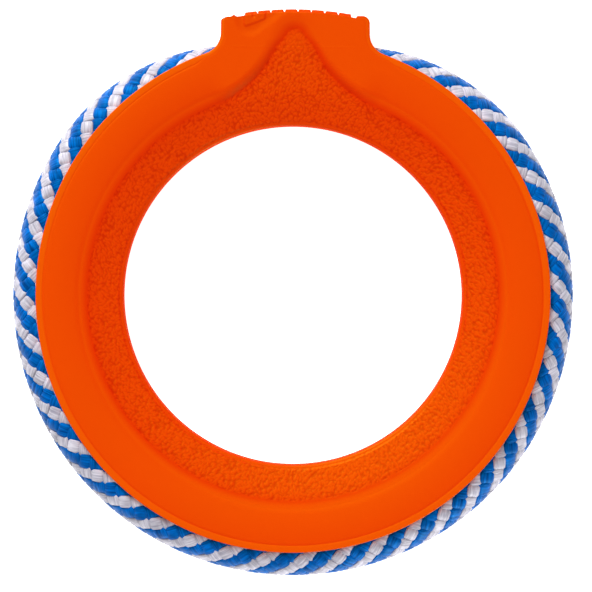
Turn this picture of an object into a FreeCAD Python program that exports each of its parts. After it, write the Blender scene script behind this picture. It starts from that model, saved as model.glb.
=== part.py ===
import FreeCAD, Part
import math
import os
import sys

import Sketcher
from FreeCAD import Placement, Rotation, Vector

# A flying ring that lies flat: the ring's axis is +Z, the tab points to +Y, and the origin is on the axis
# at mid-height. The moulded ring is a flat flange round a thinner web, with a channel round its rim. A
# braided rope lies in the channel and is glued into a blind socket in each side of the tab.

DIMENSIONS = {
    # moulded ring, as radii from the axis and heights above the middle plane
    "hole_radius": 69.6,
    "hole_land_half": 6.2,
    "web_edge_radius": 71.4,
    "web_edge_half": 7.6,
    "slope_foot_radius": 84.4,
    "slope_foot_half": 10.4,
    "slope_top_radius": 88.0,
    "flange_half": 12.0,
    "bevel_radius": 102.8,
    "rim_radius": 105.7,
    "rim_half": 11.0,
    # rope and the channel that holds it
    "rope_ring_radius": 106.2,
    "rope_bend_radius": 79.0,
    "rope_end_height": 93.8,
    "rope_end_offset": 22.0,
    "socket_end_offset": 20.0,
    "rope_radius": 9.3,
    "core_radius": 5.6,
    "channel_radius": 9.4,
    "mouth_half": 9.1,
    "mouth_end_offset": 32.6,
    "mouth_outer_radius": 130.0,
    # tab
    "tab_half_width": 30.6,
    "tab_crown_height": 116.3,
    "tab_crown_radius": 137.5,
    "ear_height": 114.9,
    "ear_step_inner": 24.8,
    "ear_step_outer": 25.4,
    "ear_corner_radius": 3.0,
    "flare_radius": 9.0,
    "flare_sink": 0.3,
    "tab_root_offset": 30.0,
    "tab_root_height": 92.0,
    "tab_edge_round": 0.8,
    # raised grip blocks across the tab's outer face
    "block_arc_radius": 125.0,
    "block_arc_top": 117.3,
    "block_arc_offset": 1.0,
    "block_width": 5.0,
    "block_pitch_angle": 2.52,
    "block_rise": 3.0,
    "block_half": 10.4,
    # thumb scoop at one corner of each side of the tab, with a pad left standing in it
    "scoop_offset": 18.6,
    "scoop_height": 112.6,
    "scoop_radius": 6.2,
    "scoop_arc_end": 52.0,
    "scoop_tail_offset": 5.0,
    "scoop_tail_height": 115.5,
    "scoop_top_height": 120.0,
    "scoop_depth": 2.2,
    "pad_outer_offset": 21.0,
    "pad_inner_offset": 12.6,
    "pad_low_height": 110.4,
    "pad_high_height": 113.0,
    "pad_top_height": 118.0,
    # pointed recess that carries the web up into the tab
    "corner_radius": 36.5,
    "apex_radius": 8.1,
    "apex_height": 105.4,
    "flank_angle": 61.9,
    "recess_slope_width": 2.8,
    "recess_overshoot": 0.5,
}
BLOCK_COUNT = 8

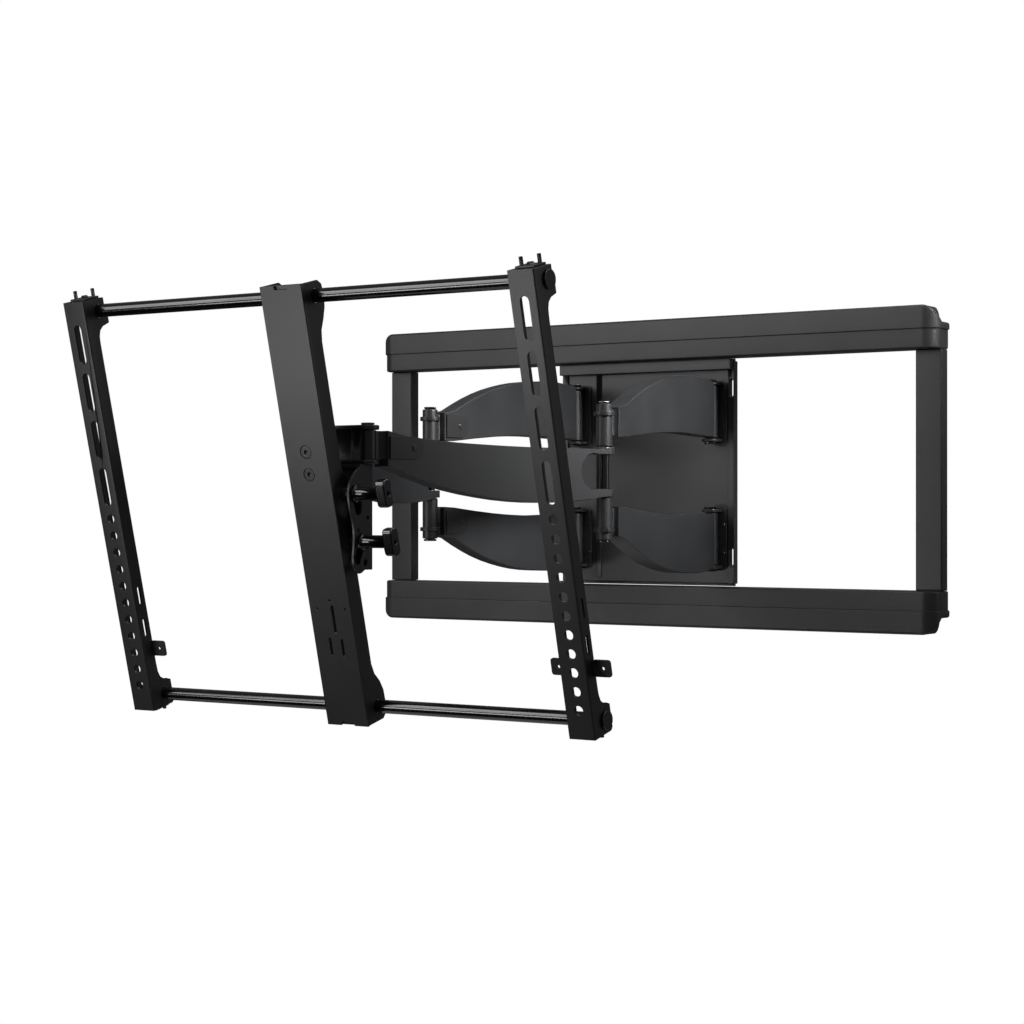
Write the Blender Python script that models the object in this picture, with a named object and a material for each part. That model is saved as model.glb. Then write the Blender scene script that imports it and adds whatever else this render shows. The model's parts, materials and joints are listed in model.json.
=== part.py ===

##############################

Find the lines above that include the string "FreeCAD" and copy them.

CORRECT ANSWER:
Turn this picture of an object into a FreeCAD Python program that exports each of its parts. After it, write the Blender scene script behind this picture. It starts from that model, saved as model.glb.
import FreeCAD, Part
from FreeCAD import Placement, Rotation, Vector